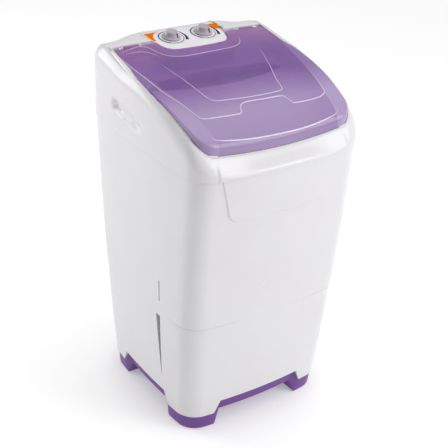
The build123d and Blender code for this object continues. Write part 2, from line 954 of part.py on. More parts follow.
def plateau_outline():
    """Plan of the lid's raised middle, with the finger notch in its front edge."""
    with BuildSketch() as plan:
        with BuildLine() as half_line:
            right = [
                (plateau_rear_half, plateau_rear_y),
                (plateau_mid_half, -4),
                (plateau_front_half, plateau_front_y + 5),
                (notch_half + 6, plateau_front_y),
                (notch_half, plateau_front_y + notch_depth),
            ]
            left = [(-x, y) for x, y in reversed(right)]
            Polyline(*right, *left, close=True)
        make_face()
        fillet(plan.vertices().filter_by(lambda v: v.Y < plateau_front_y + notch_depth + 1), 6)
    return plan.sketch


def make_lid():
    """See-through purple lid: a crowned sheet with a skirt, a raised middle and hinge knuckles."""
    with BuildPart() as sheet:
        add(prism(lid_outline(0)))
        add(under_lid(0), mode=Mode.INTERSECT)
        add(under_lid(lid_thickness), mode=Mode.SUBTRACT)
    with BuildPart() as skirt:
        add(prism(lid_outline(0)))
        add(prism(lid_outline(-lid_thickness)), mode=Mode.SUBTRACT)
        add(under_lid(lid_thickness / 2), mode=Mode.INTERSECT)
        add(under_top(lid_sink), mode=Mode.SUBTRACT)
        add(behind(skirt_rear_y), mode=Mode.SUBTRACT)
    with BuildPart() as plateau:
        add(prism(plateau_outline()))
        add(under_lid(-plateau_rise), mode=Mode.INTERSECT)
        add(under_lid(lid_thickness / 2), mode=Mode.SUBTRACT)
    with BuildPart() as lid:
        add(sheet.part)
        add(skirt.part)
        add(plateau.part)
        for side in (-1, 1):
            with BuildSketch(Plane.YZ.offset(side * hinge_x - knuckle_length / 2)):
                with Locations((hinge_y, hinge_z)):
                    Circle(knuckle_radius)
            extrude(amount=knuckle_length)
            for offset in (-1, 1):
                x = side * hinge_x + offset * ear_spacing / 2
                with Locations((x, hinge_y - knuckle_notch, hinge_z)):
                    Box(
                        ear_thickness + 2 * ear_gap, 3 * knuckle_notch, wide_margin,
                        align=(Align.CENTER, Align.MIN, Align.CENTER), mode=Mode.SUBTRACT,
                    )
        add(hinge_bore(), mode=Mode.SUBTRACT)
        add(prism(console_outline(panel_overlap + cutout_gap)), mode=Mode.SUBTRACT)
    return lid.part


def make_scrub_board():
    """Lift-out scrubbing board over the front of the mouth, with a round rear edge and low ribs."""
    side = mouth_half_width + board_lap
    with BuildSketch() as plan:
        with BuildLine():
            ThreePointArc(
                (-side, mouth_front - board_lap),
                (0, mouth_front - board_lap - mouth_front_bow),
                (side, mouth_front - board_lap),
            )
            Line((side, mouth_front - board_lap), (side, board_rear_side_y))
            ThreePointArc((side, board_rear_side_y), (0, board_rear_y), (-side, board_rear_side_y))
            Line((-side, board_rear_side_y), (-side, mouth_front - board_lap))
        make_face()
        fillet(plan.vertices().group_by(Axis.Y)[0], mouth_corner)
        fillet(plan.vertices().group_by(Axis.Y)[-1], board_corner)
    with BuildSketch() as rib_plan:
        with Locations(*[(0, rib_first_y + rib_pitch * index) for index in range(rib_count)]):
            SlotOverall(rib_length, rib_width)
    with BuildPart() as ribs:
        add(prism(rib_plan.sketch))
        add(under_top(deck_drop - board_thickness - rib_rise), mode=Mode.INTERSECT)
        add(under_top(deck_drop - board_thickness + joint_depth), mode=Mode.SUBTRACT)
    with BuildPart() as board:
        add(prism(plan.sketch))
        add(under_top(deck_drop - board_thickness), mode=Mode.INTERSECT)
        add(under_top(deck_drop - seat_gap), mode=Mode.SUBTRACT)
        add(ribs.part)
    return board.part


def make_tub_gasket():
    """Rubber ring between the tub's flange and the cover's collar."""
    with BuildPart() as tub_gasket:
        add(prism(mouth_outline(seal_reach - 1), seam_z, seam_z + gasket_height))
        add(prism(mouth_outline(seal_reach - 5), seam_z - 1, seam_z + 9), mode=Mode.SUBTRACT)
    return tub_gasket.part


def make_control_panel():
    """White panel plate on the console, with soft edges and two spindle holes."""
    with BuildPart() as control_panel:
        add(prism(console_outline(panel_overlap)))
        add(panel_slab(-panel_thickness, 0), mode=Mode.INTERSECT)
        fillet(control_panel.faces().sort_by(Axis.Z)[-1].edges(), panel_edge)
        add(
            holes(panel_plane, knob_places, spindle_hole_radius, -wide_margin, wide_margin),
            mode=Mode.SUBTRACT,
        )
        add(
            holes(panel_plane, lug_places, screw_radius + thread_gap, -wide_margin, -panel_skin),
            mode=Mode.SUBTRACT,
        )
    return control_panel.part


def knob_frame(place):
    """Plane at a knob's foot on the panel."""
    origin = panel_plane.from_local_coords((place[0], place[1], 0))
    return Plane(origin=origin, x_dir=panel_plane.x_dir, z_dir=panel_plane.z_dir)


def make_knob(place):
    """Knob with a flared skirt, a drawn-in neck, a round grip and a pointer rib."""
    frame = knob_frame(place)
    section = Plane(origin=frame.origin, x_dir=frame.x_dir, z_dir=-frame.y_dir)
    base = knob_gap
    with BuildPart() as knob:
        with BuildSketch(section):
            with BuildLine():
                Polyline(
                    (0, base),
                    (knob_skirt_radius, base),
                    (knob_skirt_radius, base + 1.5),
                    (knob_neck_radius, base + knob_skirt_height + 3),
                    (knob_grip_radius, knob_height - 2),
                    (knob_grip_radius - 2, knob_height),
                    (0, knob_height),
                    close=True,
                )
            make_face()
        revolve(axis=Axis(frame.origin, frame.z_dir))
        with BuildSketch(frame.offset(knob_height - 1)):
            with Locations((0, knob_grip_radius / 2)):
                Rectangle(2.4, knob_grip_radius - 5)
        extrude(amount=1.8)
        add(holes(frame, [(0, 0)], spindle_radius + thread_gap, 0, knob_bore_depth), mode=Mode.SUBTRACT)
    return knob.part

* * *

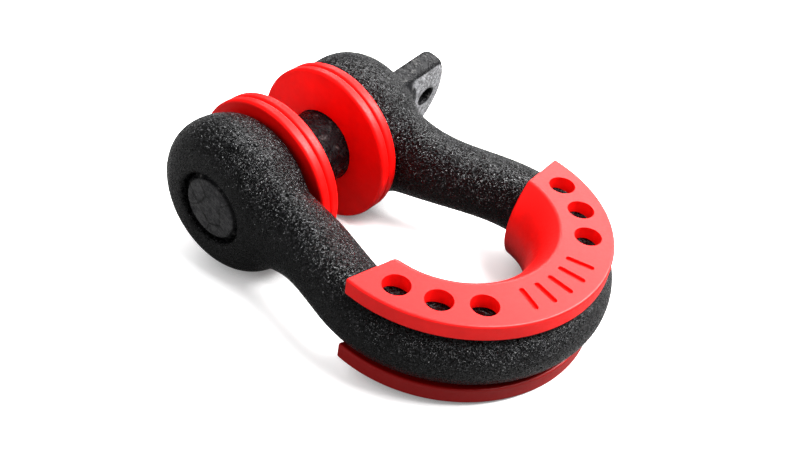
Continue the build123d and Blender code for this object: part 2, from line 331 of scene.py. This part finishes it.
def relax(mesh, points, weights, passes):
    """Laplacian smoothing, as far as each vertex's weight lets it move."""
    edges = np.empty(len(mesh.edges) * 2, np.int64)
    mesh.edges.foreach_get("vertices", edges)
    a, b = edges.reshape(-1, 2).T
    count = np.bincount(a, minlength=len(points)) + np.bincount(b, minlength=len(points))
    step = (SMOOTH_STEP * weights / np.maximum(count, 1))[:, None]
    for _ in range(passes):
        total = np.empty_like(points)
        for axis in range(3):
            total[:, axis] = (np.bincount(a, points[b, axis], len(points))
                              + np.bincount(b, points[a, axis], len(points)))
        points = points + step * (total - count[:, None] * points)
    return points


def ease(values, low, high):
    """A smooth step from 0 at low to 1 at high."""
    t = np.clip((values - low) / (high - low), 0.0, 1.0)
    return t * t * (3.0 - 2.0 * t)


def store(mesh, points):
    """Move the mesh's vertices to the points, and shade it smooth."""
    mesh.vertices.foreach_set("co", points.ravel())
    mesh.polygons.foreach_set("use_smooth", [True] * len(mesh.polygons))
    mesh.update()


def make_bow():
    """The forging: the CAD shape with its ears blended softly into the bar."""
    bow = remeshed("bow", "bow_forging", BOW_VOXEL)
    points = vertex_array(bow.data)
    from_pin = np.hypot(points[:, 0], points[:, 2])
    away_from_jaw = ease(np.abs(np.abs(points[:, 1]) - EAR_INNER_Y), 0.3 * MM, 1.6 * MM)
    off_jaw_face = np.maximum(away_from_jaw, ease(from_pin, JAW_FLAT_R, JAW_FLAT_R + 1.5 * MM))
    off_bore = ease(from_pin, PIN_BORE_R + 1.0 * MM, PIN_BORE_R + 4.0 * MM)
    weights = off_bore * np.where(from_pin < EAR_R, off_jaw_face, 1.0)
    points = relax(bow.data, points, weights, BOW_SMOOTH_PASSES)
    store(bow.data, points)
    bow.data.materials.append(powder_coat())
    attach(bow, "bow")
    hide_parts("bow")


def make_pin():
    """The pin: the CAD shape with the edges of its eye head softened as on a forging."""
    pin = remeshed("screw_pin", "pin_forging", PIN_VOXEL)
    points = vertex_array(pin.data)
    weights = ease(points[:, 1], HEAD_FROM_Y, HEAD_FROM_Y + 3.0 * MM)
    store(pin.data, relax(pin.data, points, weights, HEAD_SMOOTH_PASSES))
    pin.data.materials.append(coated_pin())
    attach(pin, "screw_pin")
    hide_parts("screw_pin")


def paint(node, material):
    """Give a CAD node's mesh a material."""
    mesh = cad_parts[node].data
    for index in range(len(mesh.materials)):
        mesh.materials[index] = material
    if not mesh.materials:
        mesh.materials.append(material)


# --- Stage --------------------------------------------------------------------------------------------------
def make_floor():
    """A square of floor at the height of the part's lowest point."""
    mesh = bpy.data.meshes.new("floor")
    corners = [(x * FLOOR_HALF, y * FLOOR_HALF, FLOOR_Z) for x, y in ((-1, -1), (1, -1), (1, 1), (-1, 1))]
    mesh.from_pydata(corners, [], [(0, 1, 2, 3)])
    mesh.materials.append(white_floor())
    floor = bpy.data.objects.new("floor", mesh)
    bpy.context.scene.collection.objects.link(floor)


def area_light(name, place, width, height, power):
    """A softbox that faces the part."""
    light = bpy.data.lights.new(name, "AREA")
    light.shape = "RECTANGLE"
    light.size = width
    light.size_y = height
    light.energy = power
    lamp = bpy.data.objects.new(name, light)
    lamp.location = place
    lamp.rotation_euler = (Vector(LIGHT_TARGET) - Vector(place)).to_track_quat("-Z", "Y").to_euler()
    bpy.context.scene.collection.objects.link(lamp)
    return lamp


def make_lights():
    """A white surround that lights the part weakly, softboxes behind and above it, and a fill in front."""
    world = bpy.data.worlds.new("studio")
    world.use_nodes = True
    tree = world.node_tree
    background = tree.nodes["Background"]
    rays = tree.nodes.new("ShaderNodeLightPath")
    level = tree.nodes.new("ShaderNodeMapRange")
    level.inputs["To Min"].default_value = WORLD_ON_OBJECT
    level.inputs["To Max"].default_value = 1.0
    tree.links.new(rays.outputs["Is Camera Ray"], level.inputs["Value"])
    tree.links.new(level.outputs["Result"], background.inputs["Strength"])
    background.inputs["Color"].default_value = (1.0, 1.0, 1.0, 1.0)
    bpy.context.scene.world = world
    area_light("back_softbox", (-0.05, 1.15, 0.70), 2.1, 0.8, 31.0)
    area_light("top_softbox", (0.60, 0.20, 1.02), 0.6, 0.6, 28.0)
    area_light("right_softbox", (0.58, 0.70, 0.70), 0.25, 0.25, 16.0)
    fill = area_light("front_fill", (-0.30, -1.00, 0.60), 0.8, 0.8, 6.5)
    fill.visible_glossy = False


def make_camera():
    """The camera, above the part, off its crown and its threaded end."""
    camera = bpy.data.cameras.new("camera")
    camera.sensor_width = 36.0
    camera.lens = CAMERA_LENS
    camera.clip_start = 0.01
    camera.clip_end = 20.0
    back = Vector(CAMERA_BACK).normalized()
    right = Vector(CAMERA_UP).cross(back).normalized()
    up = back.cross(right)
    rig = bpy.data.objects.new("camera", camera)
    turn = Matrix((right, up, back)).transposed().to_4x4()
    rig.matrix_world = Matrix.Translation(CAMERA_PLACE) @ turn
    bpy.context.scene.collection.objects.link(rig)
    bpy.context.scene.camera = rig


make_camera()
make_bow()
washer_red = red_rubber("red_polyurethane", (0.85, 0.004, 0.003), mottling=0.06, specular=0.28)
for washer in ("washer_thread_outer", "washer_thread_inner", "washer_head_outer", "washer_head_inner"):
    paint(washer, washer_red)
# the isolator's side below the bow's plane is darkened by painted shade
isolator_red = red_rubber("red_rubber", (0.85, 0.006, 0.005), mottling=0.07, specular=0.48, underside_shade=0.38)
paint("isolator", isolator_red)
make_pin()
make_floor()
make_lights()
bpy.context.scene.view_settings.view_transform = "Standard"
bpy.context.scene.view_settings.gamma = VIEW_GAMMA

* * *

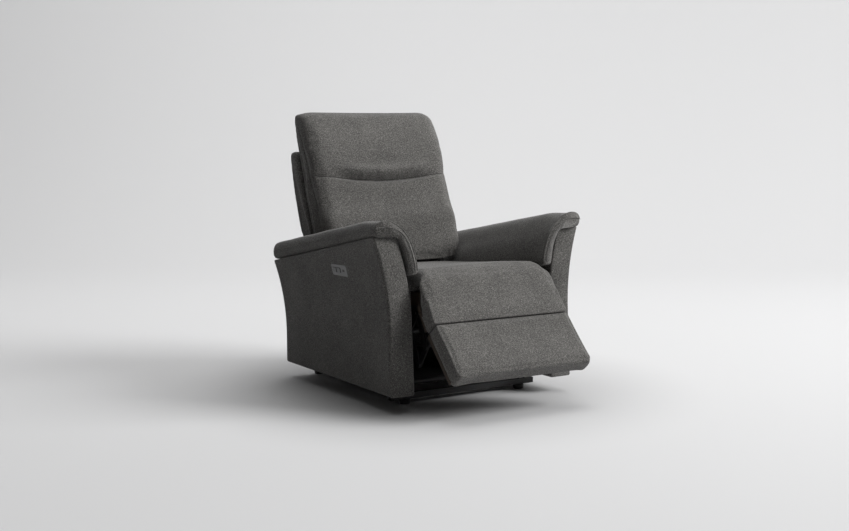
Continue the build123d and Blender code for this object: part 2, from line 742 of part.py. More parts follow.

# [The exercise]
Reproduce exactly the lines from the one containing "The build123d and Blender code for this object continues." through the one containing "return plan.sketch", inclusive, and nothing else.

# [Exercise result]
The build123d and Blender code for this object continues. Write part 2, from line 954 of part.py on. More parts follow.
def plateau_outline():
    """Plan of the lid's raised middle, with the finger notch in its front edge."""
    with BuildSketch() as plan:
        with BuildLine() as half_line:
            right = [
                (plateau_rear_half, plateau_rear_y),
                (plateau_mid_half, -4),
                (plateau_front_half, plateau_front_y + 5),
                (notch_half + 6, plateau_front_y),
                (notch_half, plateau_front_y + notch_depth),
            ]
            left = [(-x, y) for x, y in reversed(right)]
            Polyline(*right, *left, close=True)
        make_face()
        fillet(plan.vertices().filter_by(lambda v: v.Y < plateau_front_y + notch_depth + 1), 6)
    return plan.sketch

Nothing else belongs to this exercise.